Lower Prices or More Domestic Jobs? The Tradeoff in Corporate Mergers

Tuck professor Felix Montag created a model to help policymakers analyze the main tradeoffs in corporate mergers.

In 2006, the two largest U.S.-based manufacturers of laundry appliances became one: Whirlpool purchased its close competitor Maytag for $1.4 billion, outbidding the Chinese company, Haier.

F_Montag_F_2022_Dir_F006N8H_600_800_75_s.jpeg

At Tuck, Montag teaches the core Managerial Economics course.

Before the merger could go through, the Department of Justice reviewed the proposal to determine if it would run afoul of the Sherman Antitrust Act and the subsequent Supreme Court caselaw that interpreted it. The main question the DoJ needed to answer was whether the merger would unduly decrease competition in that market, and thus lead to higher prices for consumers. Ultimately, the DoJ concluded that the merger would not lead to higher prices, because foreign competitors, such as Samsung and LG, could enter the market and give consumers more choices.

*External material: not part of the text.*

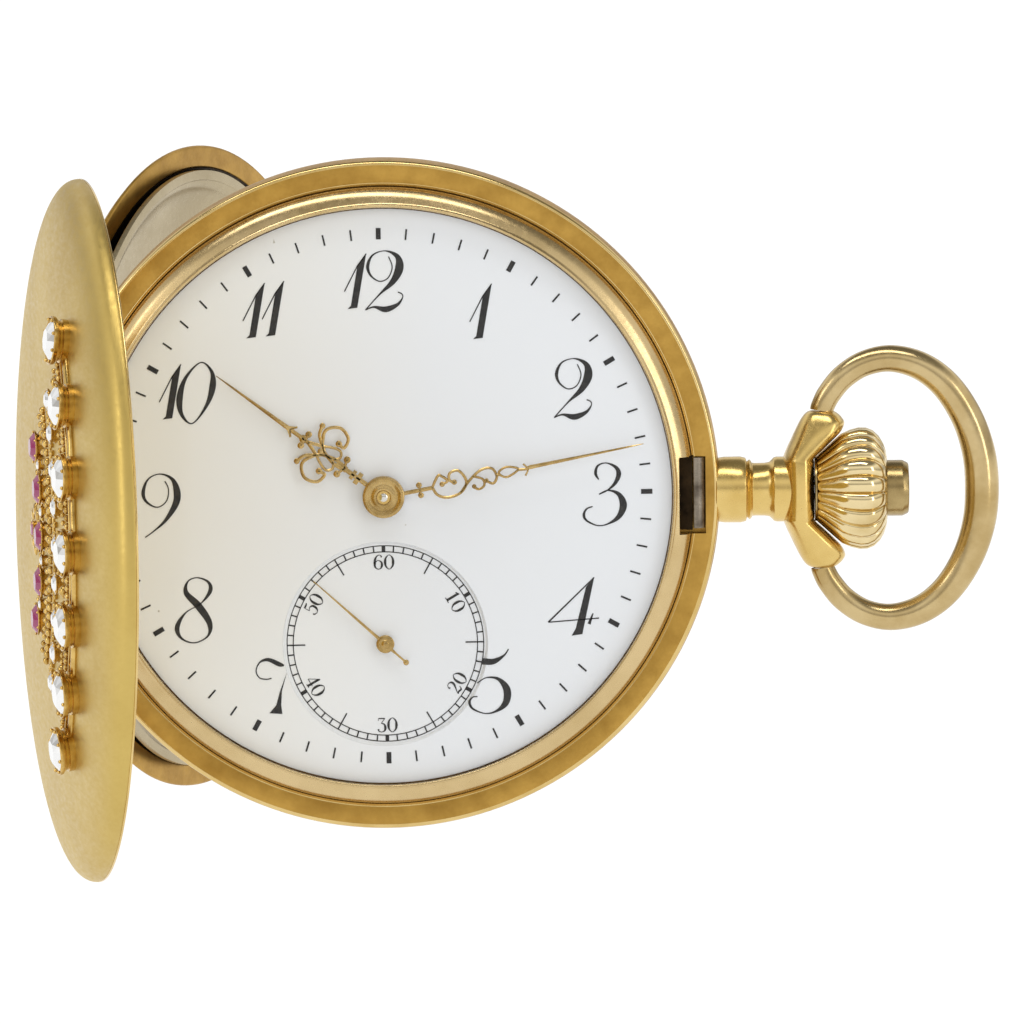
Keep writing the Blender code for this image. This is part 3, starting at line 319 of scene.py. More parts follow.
def finish_piece(name, shape, look, body, sharp=35.0, slot=None):
    """Turns a bmesh in millimetres into a piece that rides on a body."""
    bmesh.ops.remove_doubles(shape, verts=shape.verts, dist=1e-5)
    bmesh.ops.recalc_face_normals(shape, faces=shape.faces)
    mesh = metre_mesh(name, shape)
    mesh.shade_smooth()
    mesh.set_sharp_from_angle(angle=math.radians(sharp))
    mesh.materials.append(MATERIALS[look])
    piece = add_object(name, mesh)
    slot = slot or SLOTS[look]
    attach(piece, body)
    return piece


def circle(radius, count, centre=(0, 0), turn=0.0):
    """Points of a circle, the first one turned by a share of a step."""
    angles = [2 * math.pi * (k + turn) / count for k in range(count)]
    return [(centre[0] + radius * math.cos(a), centre[1] + radius * math.sin(a)) for a in angles]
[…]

According to a new working paper by Tuck assistant professor Felix Montag, the DoJ turned out to be wrong about that. After the merger, Whirlpool increased prices of its clothes washers by about five percent, without inducing rivals to enter the market, which led to an annual loss in consumer welfare of $250 million.

However, as Montag shows, the DoJ’s decision may have benefitted the U.S. overall—just by the wrong rationale. By allowing the merger, the DoJ was in effect fending off the acquisition of a domestic manufacturer by a foreign entity that was expected to offshore all of Maytag’s production to factories in China, causing a significant loss of domestic jobs.

On the consumer front, this was a really bad merger, Montag says. But if you think about the jobs as well, you could make the argument that the merger was better for the U.S. as a whole.

That precise tradeoff—consumer welfare versus worker welfare—is often overlooked by policymakers when analyzing potential mergers. But Montag thinks that’s a mistake. Policymakers should be able to estimate how important the job losses are going to be, and compare that to the consumer surplus, he says. They should then still take the decision that is better for competition, but in cases where employment effects are strong, accompany this with appropriate labor market policies to compensate those who lose out. This would increase the support for pro-competitive merger policy.

Policymakers should be able to estimate how important the job losses are going to be, and compare that to the consumer surplus.
—Felix Montag

In “Mergers, Foreign Competition, and Jobs: Evidence from the U.S. Appliance Industry,” Montag created an empirical model that aims to help policymakers see those potential tradeoffs. His model has three main ingredients, all of which are based on industry data: consumer purchase behavior, product prices and portfolios, and labor dynamics.

Using past purchases by households, Montag estimates consumers’ preferences for clothes washers, which allows him to simulate how they might change their purchase behaviors when prices rise or fall. On the supply side, Montag created a game theoretical model that determines how firms will alter their product portfolios and prices in response to competition. And for labor, Montag collected information about where the firms produced their clothes washers and estimated how many washers each worker could make in a year. This allowed him to estimate how many workers it would take to produce a given number of washers, and where those jobs would arise.

When he ran the model, Montag learned that the Whirlpool-Maytag merger resulted in 1,300 domestic jobs saved, compared to the outcome if Haier had made the acquisition. Given the post-merger price increases by Whirlpool that resulted in a $250 million consumer loss per year, Montag estimates that each job saved by the merger would need to be valued at $220,000 per year to offset that harm.

It’s a political decision to say how much tax money or consumer surplus we’re willing to spend to create a particular job. But those decision makers need to know the number before they can have an opinion on it.

Montag doesn’t claim to know the value of a job—there are many factors that go into that question, including a local multiplier effect—but he can show what a job would have to be worth to make up for the increased prices to consumers. It’s a political decision to say how much tax money or consumer surplus we’re willing to spend to create a particular job, he says. But those decision makers need to know the number before they can have an opinion on it.

Montag says there are two key takeaways from this paper. First, the DoJ overstated the extent to which foreign competition would limit price increases in the laundry appliance market after Whirlpool acquired Maytag. Perhaps, in the future, similar product entry arguments should receive less weight. And second, even in a merger between two large product rivals, which are usually very bad for consumers, there can be a significant counterweight on the labor side, and policymakers shouldn’t ignore that.